MDC ended 2022 with cash and marketable securities of $1.28 billion, representing an incredible 42.8% of MDC’s market cap or $17.50 per share.
MDC Q4 Presentation
This enormous cash cushion provides a high degree of safety in the face of economic uncertainty in the year ahead.
Finally, despite the uncertainty, there remains a high level of pent-up demand for homes, especially affordable “starter” homes, from Millennials entering their prime home-buying years as well as Boomers looking to downsize.
Here’s Mizel from the Q4 conference call:
Despite the near term challenges facing our industry, we remain confident in the long term outlook for new home construction. Existing home inventory remains at a historically low level on a national basis, and there continues to be a strong desire for home ownership by a large segment of the population.

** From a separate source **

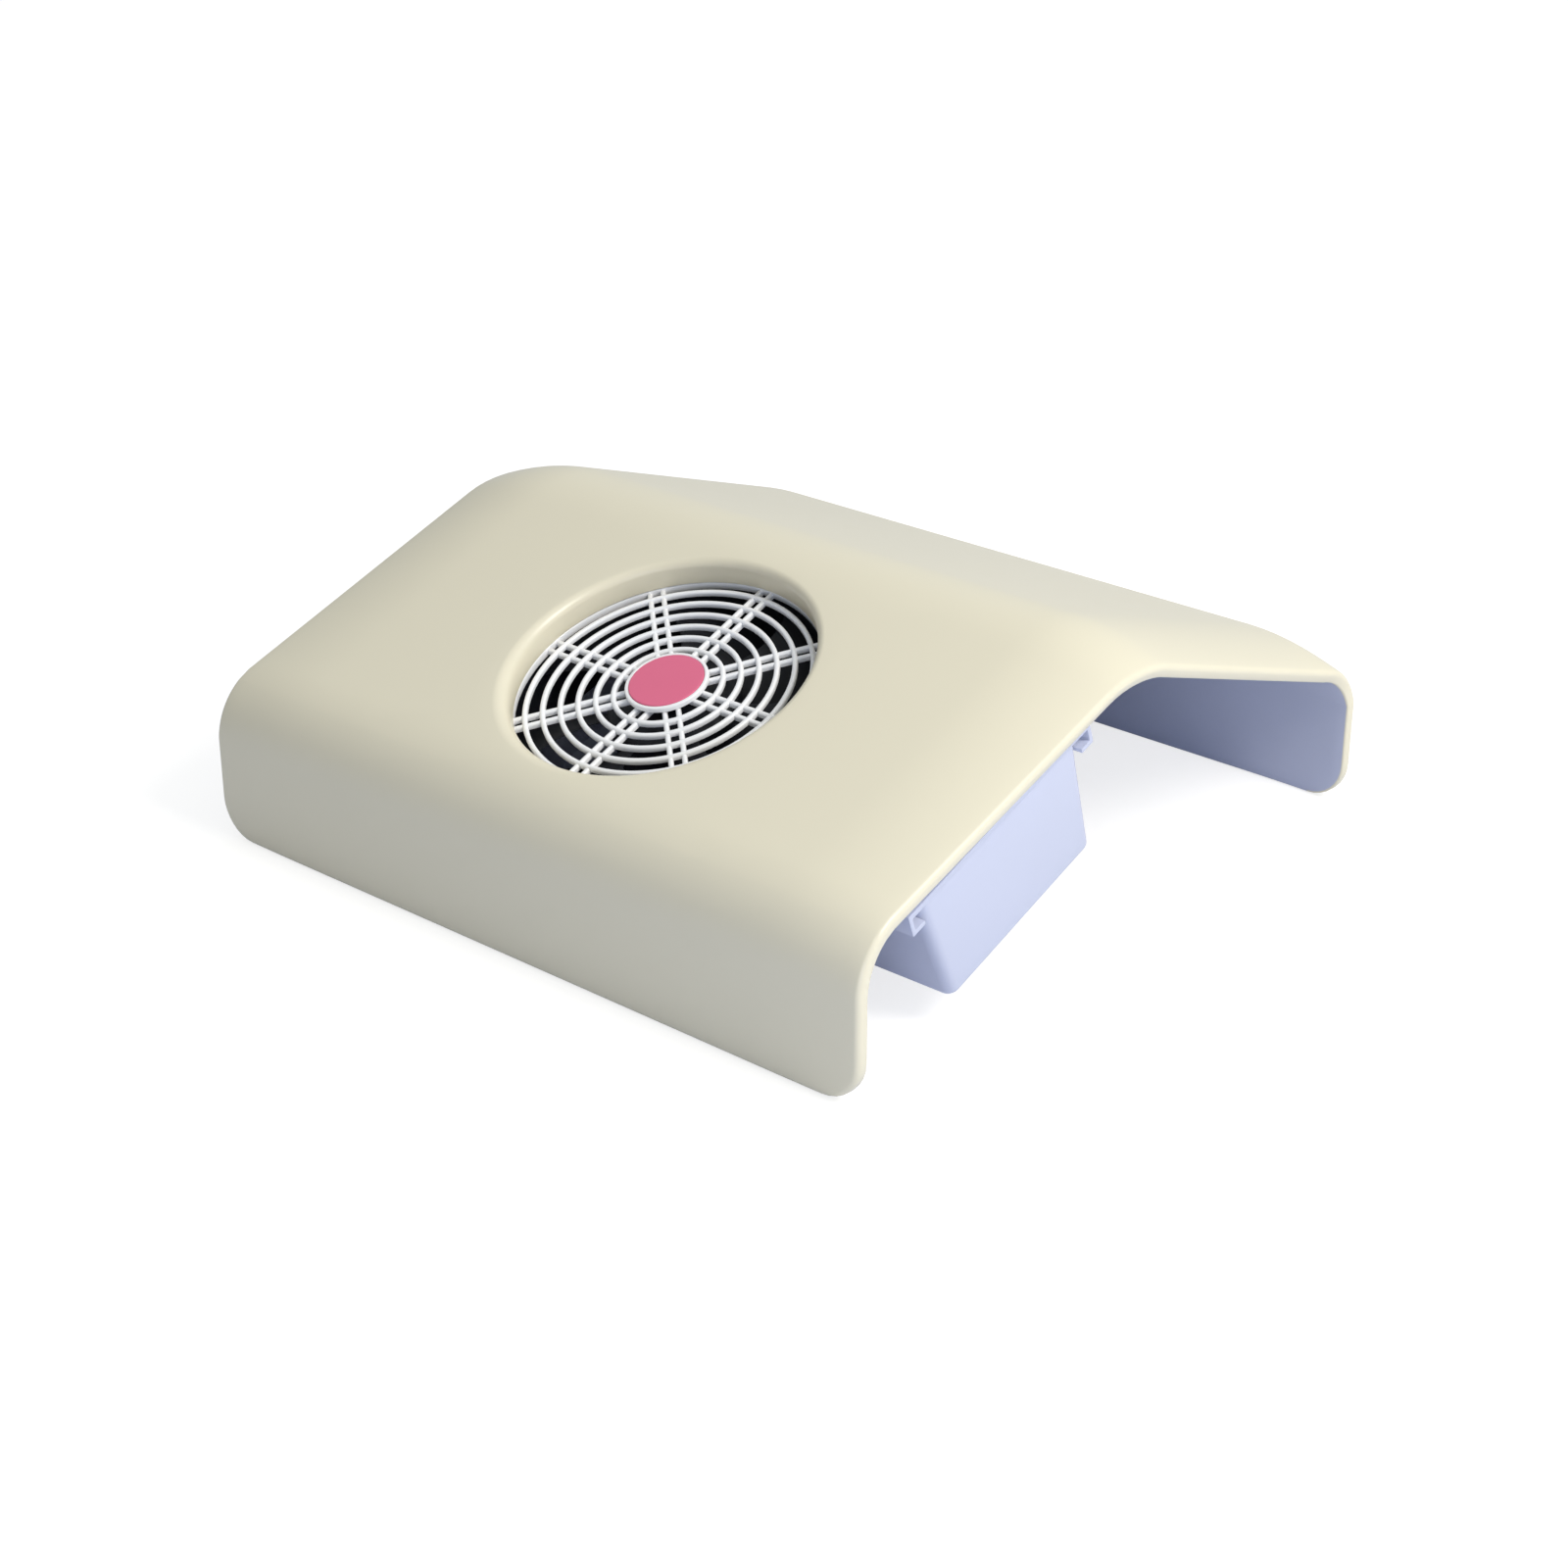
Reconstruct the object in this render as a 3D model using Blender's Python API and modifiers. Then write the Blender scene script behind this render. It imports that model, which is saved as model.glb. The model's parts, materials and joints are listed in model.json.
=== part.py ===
"""Desk-top nail dust collector: an arched hand rest with a fan in its front slope and a dust drawer under it.

Metres, +Z up. The front skirt faces -Y, and the origin is on the table under the middle of the arch.
Pieces under the front slope are modelled in the slope's own axes: X along the width, Y up the slope and Z out of
the slope. Their origin lies on the outer face of the panel, at the fan's centre.
"""

import math

import bmesh
import bpy
from mathutils import Matrix, Vector

# Arched cover
SHELL_WIDTH = 0.300
SHELL_DEPTH = 0.294
FRONT_CORNER_HEIGHT = 0.058
RIDGE_CORNER_HEIGHT = 0.1113
REAR_CORNER_HEIGHT = 0.060
SKIRT_BEND_RADIUS = 0.028
RIDGE_BEND_RADIUS = 0.055
WALL = 0.005
LIP_ROUNDING = 0.0018
SKIRT_CORNER_RADIUS = 0.011
CROWN_FLAT_HALF_WIDTH = 0.110
FRONT_CROWN_DROP = 0.003
RIDGE_CROWN_DROP = 0.009
SKIRT_DROP_SHARE = 0.15

# Clearances and overruns
GAP = 0.0003
SEAM = 0.0002
OVERRUN = 0.002
RUNNING_GAP = 0.0001
SLIDING_GAP = 0.0006

# Fan mouth in the front slope
MOUTH_RISE_ALONG_SLOPE = 0.0025
MOUTH_RADIUS = 0.055
MOUTH_ROLL_RADIUS = 0.008
MOUTH_DEPTH = 0.010
COLLAR_RADIUS = 0.065

# Grille
GRILLE_RADIUS = 0.0587
GRILLE_THICKNESS = 0.003
GRILLE_RIM_WIDTH = 0.0034
RING_COUNT = 6
FIRST_RING_RADIUS = 0.0196
RING_PITCH = 0.00637
RING_WIDTH = 0.0019
RING_THICKNESS = 0.0021
SPOKE_COUNT = 8
SPOKE_BAR_WIDTH = 0.0018
SPOKE_BAR_SPACING = 0.0048
SPOKE_SINK = 0.0004
GRILLE_HUB_RADIUS = 0.0150
GRILLE_HUB_RISE = 0.0015
BADGE_RADIUS = 0.0135
BADGE_THICKNESS = 0.0007
BADGE_RECESS = 0.0008

# Axial fan
FAN_SIDE = 0.120
FAN_HEIGHT = 0.025
FAN_CORNER_RADIUS = 0.006
FAN_FLANGE = 0.0035
FAN_BORE_RADIUS = 0.058
FAN_RING_WALL = 0.0017
FAN_HOLE_PITCH = 0.105
FAN_BOSS_RADIUS = 0.0046
STRUT_COUNT = 4
STRUT_WIDTH = 0.004
STRUT_THICKNESS = 0.0024
MOTOR_BASE_RADIUS = 0.0235
MOTOR_BASE_THICKNESS = 0.0030
GASKET_THICKNESS = 0.0015
GASKET_INNER_RADIUS = 0.0577
GASKET_OUTER_RADIUS = 0.0642

# Motor
SHAFT_RADIUS = 0.0015
BEARING_RADIUS = 0.0040
BEARING_HEIGHT = 0.003
TUBE_WALL = 0.0011
TUBE_HEIGHT = 0.0125
CORE_RADIUS = 0.0192
CORE_EYE_RADIUS = 0.0085
CORE_HEIGHT = 0.006
POLE_COUNT = 4
POLE_WIDTH = 0.0045
POLE_SHOE = 0.0022
POLE_SHOE_DEGREES = 64.0
COIL_WIDTH = 0.0092
COIL_HEIGHT = 0.0100
BOARD_RADIUS = 0.0165
BOARD_THICKNESS = 0.001
MAGNET_THICKNESS = 0.0018
MAGNET_HEIGHT = 0.009
CLIP_RADIUS = 0.0029
CLIP_THICKNESS = 0.0005

# Fan wheel
HUB_RADIUS = 0.024
HUB_WALL = 0.0015
HUB_ROUNDING = 0.0025
HUB_TOP_INSET = 0.0015
HUB_BOSS_RADIUS = 0.0036
HUB_BOSS_HEIGHT = 0.0040
BLADE_COUNT = 7
BLADE_TIP_GAP = 0.0012
BLADE_THICKNESS = 0.0014
BLADE_ROOT_HEIGHT = 0.0155
BLADE_TIP_HEIGHT = 0.0130
BLADE_CAMBER = 0.0016
BLADE_ROOT_WRAP_DEGREES = 44.0
BLADE_TIP_WRAP_DEGREES = 38.0
BLADE_SWEEP_DEGREES = 14.0

# Screws
FAN_SCREW_RADIUS = 0.0019
FAN_SCREW_HEAD_RADIUS = 0.0036
FAN_SCREW_HEAD_HEIGHT = 0.0024
FAN_SCREW_LENGTH = 0.035
SMALL_SCREW_RADIUS = 0.0014
SMALL_SCREW_HEAD_RADIUS = 0.0027
SMALL_SCREW_HEAD_HEIGHT = 0.0018
SMALL_SCREW_LENGTH = 0.010
POST_RADIUS = 0.0045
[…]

We believe that comparisons made between this housing correction and the one we experienced during the 2007 and ‘08 financial crisis [are] unwarranted.
Indeed, underwriting standards for mortgages have dramatically improved since the housing bubble era, while the creditworthiness of borrowers has risen, speculative buying has diminished, and home equity has increased.
While some measure of pullback in home prices is warranted given the massive rally over the last two years in combination with higher mortgage rates, a housing market crash like the one seen in the Great Financial Crisis era appears unlikely.
Bottom Line
While MDC’s price to book value is almost back to 1x, the stock price still has another 23.5% upside to its long-term average P/B of 1.195x.
That would seem to suggest that there’s more fuel left in the current rally. But I would still rate MDC as a “Hold” right now because of the conspicuous headwinds the homebuilder faces for at least the first half of 2023.
The market knows the situation will be difficult for MDC in 2023, but no one really knows just how difficult. As such, I believe it is time for investors to exercise a little caution with MDC. Another buying opportunity at a lower price seems plausible in the relatively near future.